The basis of expressing station heat rate tends to vary and should be recoginzed in useful comparisions. The traditional steam plants most commonly are evaluated on the basis of the higher heating value of the fuel whether the fuel is coal, oil, or gas. The highly efficient combined cycle gas turbine plants and many newer reciprocating engine plants are commonly evaluated on the basis of the lower heating value of their fuel. This can lead to the differences in apparent efficiency being somewhat greater than they actually are. (I have always thought that the lower heating value is a better measure since none of the plants ever include any provision to recover energy from the portions of the fuel reflected in the difference between the lower and higher heating value.)

Another consideration that is often not fully recognized is the relatively poor efficiency of gas turbine plants when operating at reduced power. They are only at their best efficiency at full load. Because of the relatively large compressor load, these machines consume huge amounts of fuel at low loads.
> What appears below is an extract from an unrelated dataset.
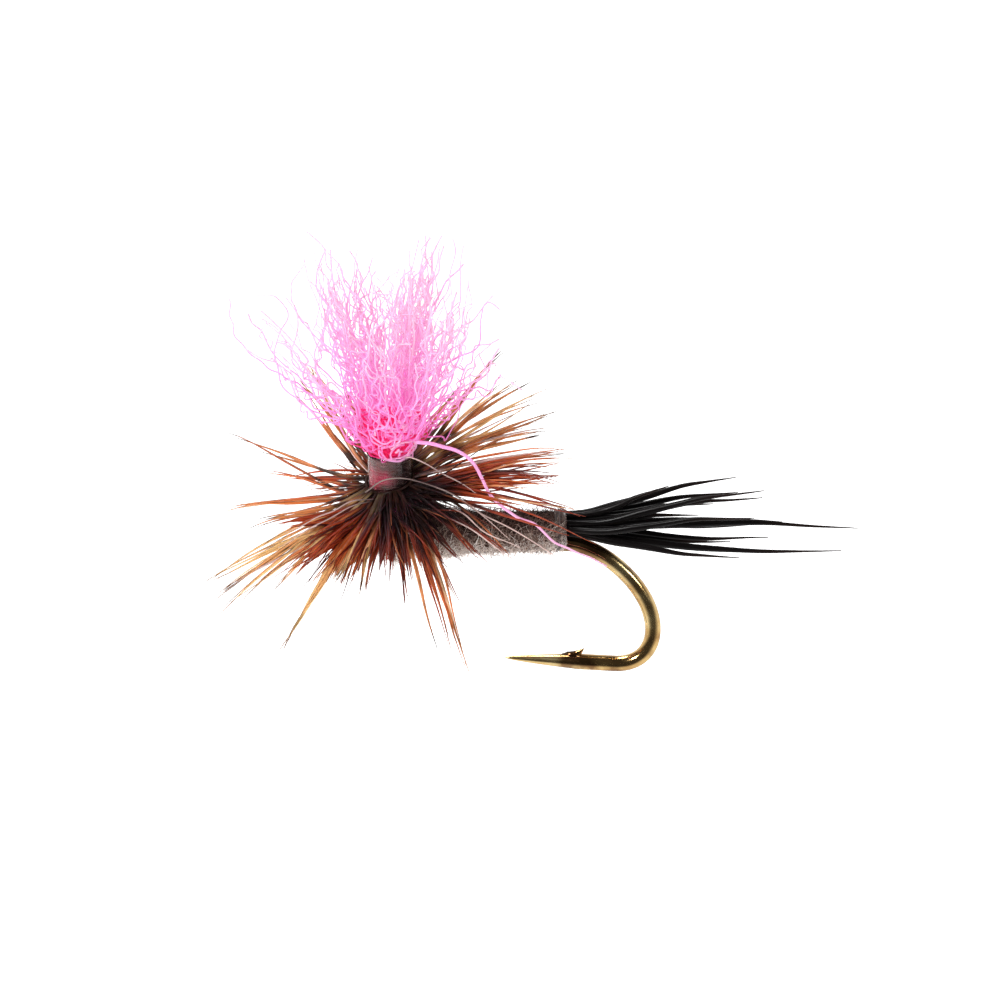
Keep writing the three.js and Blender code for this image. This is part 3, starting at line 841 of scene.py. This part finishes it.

For estimating purposes, they can be expected to consume nearly 90% of their full load fuel consumption rate when operating at synchronous speed and no net power output (from the gas turbine). Thus, they do not have to drop very far down from their full plant power output before they are down in the neighborhood of conventional steam plants with respect to efficiency. Due to fuel costs, it is easy to see why they are often best dispatched in nearly on-off duties.

In comparison, conventional steam plants can usually retain fairly stable plant heat rates well below 50% of their full load rating. The actual profile of plant heat rate vs. load for a steam plant can vary greatly due to the details of the design of the steam generator and the steam cycle.

Rather than the classic issue of comparing "apples and oranges," comparing different power plants is more a matter of comparing apples, oranges, onions, peppers, pumpkins, .... Including concerns for CO2 emissions and water usage complicates the comparisions even further. The only thing that is certain is that there are no simple answers or simple comparisions.